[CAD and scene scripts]
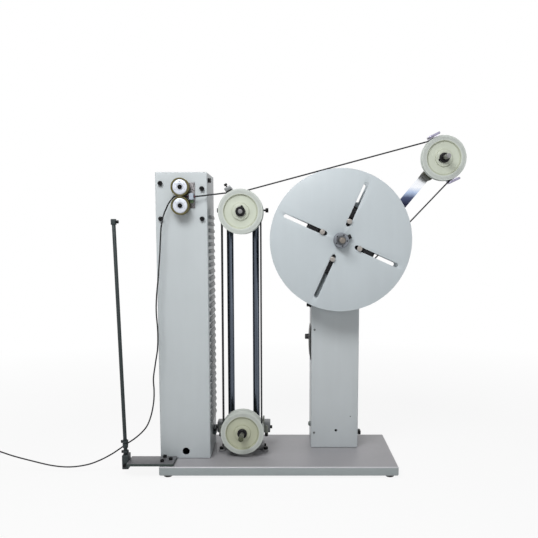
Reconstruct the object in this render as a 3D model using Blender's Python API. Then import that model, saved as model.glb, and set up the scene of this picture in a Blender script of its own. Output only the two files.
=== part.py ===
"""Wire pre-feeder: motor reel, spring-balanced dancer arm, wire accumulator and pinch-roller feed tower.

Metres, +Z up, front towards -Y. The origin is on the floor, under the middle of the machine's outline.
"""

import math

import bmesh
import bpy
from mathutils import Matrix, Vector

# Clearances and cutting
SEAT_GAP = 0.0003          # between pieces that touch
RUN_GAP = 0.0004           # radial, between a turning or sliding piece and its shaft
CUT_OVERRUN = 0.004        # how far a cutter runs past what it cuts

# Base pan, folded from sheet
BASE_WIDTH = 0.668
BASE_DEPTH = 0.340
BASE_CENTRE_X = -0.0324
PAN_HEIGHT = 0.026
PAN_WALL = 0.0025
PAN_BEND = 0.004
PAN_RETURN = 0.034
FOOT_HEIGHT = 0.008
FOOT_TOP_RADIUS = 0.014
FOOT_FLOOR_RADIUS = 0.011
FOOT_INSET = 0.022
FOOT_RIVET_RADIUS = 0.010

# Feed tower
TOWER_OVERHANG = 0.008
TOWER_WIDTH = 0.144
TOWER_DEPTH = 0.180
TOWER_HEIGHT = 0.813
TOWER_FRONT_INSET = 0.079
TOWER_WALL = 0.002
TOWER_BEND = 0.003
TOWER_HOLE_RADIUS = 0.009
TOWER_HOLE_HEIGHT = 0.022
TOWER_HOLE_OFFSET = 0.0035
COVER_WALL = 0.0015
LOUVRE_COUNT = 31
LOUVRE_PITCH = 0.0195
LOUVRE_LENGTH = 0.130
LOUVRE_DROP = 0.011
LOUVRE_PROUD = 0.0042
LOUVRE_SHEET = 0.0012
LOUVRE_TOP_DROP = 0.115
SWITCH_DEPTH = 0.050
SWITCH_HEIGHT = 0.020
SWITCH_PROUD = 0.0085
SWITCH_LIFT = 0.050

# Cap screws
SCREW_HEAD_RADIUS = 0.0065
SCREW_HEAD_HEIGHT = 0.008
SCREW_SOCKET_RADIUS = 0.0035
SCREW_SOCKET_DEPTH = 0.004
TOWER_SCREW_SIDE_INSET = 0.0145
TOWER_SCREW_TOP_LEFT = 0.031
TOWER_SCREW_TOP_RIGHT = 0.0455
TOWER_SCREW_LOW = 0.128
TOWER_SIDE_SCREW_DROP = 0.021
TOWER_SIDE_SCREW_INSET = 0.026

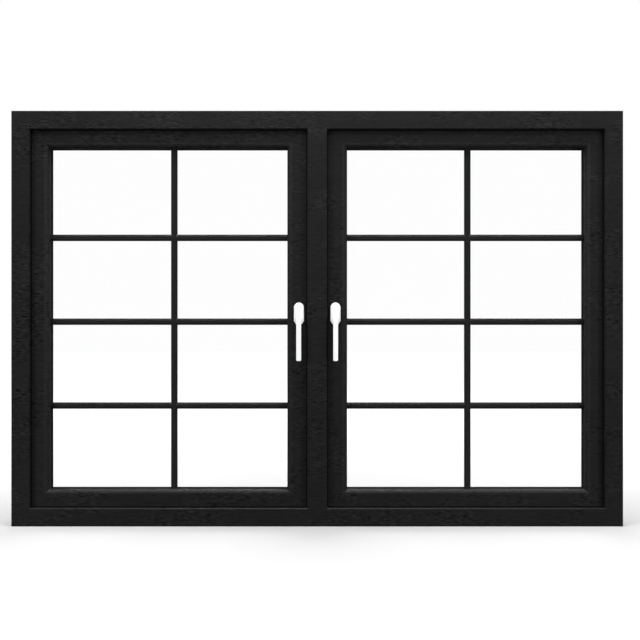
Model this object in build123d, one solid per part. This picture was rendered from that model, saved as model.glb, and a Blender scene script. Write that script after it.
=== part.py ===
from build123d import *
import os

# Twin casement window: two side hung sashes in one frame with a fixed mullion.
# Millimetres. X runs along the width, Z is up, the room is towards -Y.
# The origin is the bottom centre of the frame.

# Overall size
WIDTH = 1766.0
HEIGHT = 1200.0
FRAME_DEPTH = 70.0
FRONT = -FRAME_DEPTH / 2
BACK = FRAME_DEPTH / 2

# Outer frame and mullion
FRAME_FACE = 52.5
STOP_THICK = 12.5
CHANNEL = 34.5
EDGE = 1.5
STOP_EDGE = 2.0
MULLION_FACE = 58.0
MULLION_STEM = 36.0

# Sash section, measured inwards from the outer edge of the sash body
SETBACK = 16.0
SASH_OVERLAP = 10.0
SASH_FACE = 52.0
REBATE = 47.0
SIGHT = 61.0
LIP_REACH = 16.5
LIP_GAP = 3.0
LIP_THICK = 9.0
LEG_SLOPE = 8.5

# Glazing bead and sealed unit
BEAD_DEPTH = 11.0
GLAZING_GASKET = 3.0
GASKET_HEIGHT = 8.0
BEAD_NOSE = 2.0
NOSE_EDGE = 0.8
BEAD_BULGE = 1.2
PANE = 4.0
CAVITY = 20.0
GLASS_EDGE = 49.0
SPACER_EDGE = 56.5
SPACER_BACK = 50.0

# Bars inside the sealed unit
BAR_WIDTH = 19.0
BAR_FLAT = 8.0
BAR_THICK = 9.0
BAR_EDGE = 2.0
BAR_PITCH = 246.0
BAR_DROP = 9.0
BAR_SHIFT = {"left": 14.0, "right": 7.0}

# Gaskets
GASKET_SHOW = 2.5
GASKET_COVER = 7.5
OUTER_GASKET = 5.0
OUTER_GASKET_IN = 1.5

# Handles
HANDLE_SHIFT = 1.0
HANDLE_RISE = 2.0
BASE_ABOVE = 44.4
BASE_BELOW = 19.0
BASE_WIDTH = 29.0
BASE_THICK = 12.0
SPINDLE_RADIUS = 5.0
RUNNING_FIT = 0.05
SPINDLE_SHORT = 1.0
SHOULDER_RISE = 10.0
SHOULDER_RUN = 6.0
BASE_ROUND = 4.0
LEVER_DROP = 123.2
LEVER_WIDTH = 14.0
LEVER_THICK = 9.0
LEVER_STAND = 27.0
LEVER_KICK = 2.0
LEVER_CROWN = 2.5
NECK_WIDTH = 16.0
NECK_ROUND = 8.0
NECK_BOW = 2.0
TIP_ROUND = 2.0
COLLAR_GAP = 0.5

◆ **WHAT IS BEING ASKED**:
Copy all of the data. Keep every word exactly as it is.

◆ **ANSWER TO THIS TASK**:
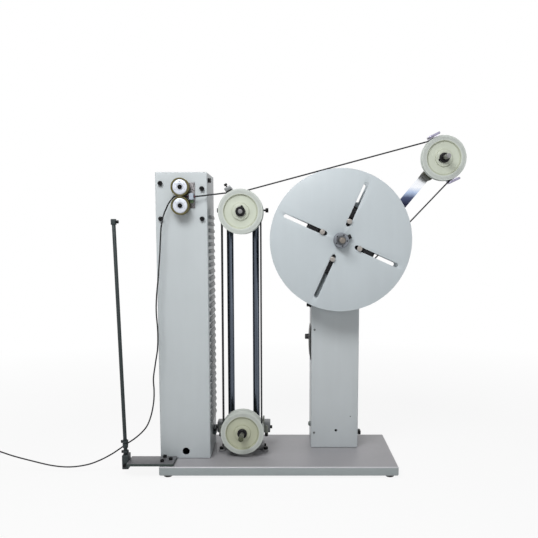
Reconstruct the object in this render as a 3D model using Blender's Python API. Then import that model, saved as model.glb, and set up the scene of this picture in a Blender script of its own. Output only the two files.
=== part.py ===
"""Wire pre-feeder: motor reel, spring-balanced dancer arm, wire accumulator and pinch-roller feed tower.

Metres, +Z up, front towards -Y. The origin is on the floor, under the middle of the machine's outline.
"""

import math

import bmesh
import bpy
from mathutils import Matrix, Vector

# Clearances and cutting
SEAT_GAP = 0.0003          # between pieces that touch
RUN_GAP = 0.0004           # radial, between a turning or sliding piece and its shaft
CUT_OVERRUN = 0.004        # how far a cutter runs past what it cuts

# Base pan, folded from sheet
BASE_WIDTH = 0.668
BASE_DEPTH = 0.340
BASE_CENTRE_X = -0.0324
PAN_HEIGHT = 0.026
PAN_WALL = 0.0025
PAN_BEND = 0.004
PAN_RETURN = 0.034
FOOT_HEIGHT = 0.008
FOOT_TOP_RADIUS = 0.014
FOOT_FLOOR_RADIUS = 0.011
FOOT_INSET = 0.022
FOOT_RIVET_RADIUS = 0.010

# Feed tower
TOWER_OVERHANG = 0.008
TOWER_WIDTH = 0.144
TOWER_DEPTH = 0.180
TOWER_HEIGHT = 0.813
TOWER_FRONT_INSET = 0.079
TOWER_WALL = 0.002
TOWER_BEND = 0.003
TOWER_HOLE_RADIUS = 0.009
TOWER_HOLE_HEIGHT = 0.022
TOWER_HOLE_OFFSET = 0.0035
COVER_WALL = 0.0015
LOUVRE_COUNT = 31
LOUVRE_PITCH = 0.0195
LOUVRE_LENGTH = 0.130
LOUVRE_DROP = 0.011
LOUVRE_PROUD = 0.0042
LOUVRE_SHEET = 0.0012
LOUVRE_TOP_DROP = 0.115
SWITCH_DEPTH = 0.050
SWITCH_HEIGHT = 0.020
SWITCH_PROUD = 0.0085
SWITCH_LIFT = 0.050

# Cap screws
SCREW_HEAD_RADIUS = 0.0065
SCREW_HEAD_HEIGHT = 0.008
SCREW_SOCKET_RADIUS = 0.0035
SCREW_SOCKET_DEPTH = 0.004
TOWER_SCREW_SIDE_INSET = 0.0145
TOWER_SCREW_TOP_LEFT = 0.031
TOWER_SCREW_TOP_RIGHT = 0.0455
TOWER_SCREW_LOW = 0.128
TOWER_SIDE_SCREW_DROP = 0.021
TOWER_SIDE_SCREW_INSET = 0.026

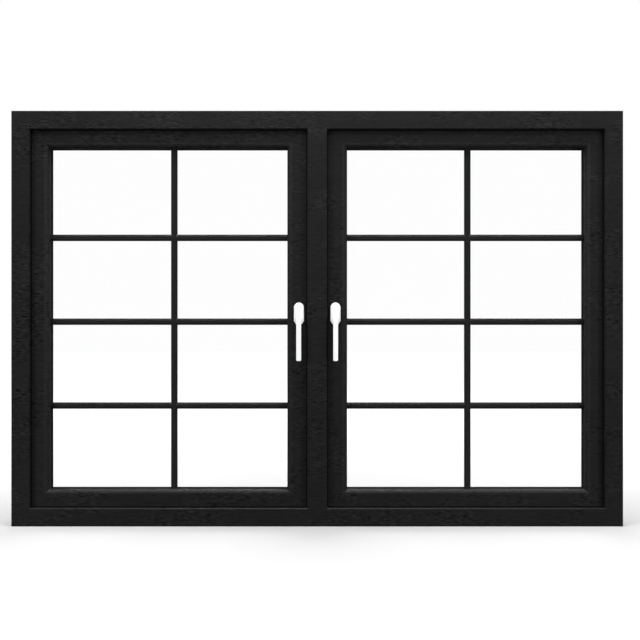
Model this object in build123d, one solid per part. This picture was rendered from that model, saved as model.glb, and a Blender scene script. Write that script after it.
=== part.py ===
from build123d import *
import os

# Twin casement window: two side hung sashes in one frame with a fixed mullion.
# Millimetres. X runs along the width, Z is up, the room is towards -Y.
# The origin is the bottom centre of the frame.

# Overall size
WIDTH = 1766.0
HEIGHT = 1200.0
FRAME_DEPTH = 70.0
FRONT = -FRAME_DEPTH / 2
BACK = FRAME_DEPTH / 2

# Outer frame and mullion
FRAME_FACE = 52.5
STOP_THICK = 12.5
CHANNEL = 34.5
EDGE = 1.5
STOP_EDGE = 2.0
MULLION_FACE = 58.0
MULLION_STEM = 36.0

# Sash section, measured inwards from the outer edge of the sash body
SETBACK = 16.0
SASH_OVERLAP = 10.0
SASH_FACE = 52.0
REBATE = 47.0
SIGHT = 61.0
LIP_REACH = 16.5
LIP_GAP = 3.0
LIP_THICK = 9.0
LEG_SLOPE = 8.5

# Glazing bead and sealed unit
BEAD_DEPTH = 11.0
GLAZING_GASKET = 3.0
GASKET_HEIGHT = 8.0
BEAD_NOSE = 2.0
NOSE_EDGE = 0.8
BEAD_BULGE = 1.2
PANE = 4.0
CAVITY = 20.0
GLASS_EDGE = 49.0
SPACER_EDGE = 56.5
SPACER_BACK = 50.0

# Bars inside the sealed unit
BAR_WIDTH = 19.0
BAR_FLAT = 8.0
BAR_THICK = 9.0
BAR_EDGE = 2.0
BAR_PITCH = 246.0
BAR_DROP = 9.0
BAR_SHIFT = {"left": 14.0, "right": 7.0}

# Gaskets
GASKET_SHOW = 2.5
GASKET_COVER = 7.5
OUTER_GASKET = 5.0
OUTER_GASKET_IN = 1.5

# Handles
HANDLE_SHIFT = 1.0
HANDLE_RISE = 2.0
BASE_ABOVE = 44.4
BASE_BELOW = 19.0
BASE_WIDTH = 29.0
BASE_THICK = 12.0
SPINDLE_RADIUS = 5.0
RUNNING_FIT = 0.05
SPINDLE_SHORT = 1.0
SHOULDER_RISE = 10.0
SHOULDER_RUN = 6.0
BASE_ROUND = 4.0
LEVER_DROP = 123.2
LEVER_WIDTH = 14.0
LEVER_THICK = 9.0
LEVER_STAND = 27.0
LEVER_KICK = 2.0
LEVER_CROWN = 2.5
NECK_WIDTH = 16.0
NECK_ROUND = 8.0
NECK_BOW = 2.0
TIP_ROUND = 2.0
COLLAR_GAP = 0.5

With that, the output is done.